* Begin *
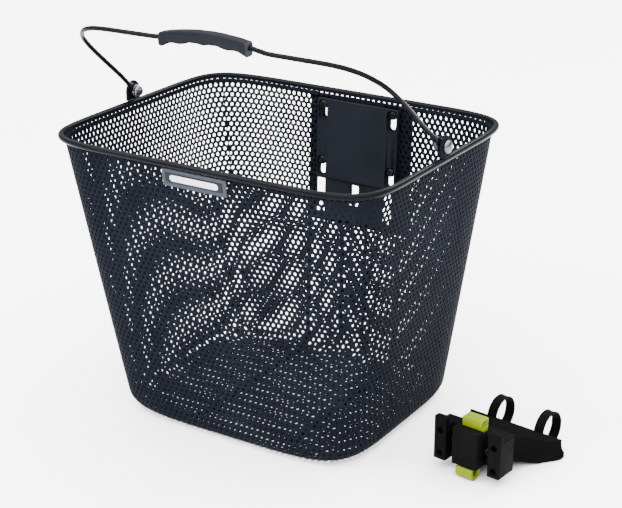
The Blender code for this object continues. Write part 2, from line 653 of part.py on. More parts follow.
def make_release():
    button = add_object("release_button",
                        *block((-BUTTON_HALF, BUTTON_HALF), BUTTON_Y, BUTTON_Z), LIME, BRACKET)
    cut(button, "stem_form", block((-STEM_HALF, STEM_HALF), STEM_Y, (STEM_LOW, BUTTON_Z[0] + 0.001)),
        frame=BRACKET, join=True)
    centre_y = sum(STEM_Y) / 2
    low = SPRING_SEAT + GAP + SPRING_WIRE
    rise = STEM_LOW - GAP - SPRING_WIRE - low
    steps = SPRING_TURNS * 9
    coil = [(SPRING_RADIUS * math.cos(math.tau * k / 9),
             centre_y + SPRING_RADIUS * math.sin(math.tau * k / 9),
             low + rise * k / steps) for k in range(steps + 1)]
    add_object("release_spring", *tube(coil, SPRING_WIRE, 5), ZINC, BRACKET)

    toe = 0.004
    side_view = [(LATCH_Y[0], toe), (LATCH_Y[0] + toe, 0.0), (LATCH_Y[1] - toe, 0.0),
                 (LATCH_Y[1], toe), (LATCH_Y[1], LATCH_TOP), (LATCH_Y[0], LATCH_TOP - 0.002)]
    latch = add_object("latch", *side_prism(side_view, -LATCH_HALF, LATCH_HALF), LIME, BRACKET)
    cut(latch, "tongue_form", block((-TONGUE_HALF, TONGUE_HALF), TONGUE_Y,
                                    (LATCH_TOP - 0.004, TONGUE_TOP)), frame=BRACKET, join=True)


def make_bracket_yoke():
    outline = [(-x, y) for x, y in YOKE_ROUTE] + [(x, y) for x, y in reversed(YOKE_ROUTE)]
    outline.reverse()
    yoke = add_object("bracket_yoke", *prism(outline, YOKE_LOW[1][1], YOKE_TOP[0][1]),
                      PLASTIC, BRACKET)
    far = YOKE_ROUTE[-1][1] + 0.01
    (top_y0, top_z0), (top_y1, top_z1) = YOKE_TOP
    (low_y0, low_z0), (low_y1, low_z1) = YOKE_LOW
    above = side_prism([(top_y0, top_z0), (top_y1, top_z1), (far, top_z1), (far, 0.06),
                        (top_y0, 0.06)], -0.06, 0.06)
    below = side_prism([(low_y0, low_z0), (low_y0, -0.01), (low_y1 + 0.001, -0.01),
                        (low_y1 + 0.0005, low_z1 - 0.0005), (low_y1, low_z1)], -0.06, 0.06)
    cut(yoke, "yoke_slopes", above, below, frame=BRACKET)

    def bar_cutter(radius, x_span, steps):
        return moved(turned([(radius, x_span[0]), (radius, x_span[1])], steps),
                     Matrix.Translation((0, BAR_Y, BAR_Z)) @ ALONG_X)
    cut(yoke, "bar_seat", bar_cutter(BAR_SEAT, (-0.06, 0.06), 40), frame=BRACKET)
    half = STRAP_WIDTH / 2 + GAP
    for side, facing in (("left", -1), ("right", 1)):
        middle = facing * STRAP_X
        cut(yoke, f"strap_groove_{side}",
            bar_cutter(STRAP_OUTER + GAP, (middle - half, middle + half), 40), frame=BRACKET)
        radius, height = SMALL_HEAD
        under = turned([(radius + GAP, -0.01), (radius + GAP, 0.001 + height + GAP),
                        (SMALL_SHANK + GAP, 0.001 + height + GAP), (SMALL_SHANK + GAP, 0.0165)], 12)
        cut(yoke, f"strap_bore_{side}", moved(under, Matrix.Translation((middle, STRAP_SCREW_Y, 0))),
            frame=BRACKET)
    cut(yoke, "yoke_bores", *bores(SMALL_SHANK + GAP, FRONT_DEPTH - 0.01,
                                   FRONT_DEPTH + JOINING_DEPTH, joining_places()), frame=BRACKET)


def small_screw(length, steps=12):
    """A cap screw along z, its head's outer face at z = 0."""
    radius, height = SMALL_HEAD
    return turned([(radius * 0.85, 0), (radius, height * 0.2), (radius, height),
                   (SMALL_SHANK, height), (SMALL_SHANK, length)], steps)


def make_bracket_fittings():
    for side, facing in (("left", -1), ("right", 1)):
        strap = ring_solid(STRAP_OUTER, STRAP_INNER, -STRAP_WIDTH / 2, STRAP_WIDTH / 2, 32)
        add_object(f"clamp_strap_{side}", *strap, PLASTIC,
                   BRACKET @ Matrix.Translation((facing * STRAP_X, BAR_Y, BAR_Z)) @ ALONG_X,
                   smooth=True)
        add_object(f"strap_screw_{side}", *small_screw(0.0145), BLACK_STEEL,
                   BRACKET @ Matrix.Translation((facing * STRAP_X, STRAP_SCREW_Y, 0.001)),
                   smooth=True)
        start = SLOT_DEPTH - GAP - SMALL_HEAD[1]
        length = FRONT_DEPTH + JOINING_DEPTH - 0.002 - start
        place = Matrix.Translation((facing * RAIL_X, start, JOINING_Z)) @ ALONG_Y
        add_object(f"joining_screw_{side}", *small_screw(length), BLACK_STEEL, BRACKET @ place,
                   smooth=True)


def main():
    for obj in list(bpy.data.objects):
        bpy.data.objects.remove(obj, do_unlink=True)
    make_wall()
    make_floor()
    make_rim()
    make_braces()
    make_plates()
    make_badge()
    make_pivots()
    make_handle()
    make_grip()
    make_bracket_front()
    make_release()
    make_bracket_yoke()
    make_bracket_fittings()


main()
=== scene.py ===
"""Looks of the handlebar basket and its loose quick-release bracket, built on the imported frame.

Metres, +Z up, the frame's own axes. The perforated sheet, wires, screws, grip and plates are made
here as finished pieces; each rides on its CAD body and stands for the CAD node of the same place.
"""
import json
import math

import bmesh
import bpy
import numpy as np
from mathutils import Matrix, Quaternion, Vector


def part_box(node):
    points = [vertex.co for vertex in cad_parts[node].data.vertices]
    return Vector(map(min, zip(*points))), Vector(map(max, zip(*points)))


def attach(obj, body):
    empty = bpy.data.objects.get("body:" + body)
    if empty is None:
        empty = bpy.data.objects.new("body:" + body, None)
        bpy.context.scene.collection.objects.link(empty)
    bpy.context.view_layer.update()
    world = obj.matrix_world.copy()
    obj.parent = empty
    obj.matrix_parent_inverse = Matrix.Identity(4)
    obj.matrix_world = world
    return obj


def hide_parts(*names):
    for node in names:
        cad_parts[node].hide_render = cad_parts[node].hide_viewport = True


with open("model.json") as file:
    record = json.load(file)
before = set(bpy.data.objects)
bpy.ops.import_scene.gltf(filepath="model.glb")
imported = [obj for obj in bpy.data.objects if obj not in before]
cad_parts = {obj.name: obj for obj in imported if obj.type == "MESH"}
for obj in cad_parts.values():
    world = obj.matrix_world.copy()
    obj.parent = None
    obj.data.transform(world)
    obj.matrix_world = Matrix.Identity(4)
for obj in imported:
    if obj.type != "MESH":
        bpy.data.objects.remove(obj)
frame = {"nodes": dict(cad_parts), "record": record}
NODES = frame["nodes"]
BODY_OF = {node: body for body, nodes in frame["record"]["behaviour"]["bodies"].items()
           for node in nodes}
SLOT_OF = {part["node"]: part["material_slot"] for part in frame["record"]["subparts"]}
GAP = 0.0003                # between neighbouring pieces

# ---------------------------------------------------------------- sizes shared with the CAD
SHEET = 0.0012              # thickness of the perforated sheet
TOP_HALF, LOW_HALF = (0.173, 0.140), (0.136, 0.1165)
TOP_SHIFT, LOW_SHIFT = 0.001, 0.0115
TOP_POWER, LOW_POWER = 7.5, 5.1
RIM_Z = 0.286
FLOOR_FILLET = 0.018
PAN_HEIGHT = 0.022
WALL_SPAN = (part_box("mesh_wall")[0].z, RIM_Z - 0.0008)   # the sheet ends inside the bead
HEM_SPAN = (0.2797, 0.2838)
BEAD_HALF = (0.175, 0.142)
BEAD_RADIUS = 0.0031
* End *
■ Task directions
Please print exactly, and only, the lines from the line with "imported = [obj" to the line with "bpy.data.objects.remove(obj)", both included.

■ Task output
imported = [obj for obj in bpy.data.objects if obj not in before]
cad_parts = {obj.name: obj for obj in imported if obj.type == "MESH"}
for obj in cad_parts.values():
    world = obj.matrix_world.copy()
    obj.parent = None
    obj.data.transform(world)
    obj.matrix_world = Matrix.Identity(4)
for obj in imported:
    if obj.type != "MESH":
        bpy.data.objects.remove(obj)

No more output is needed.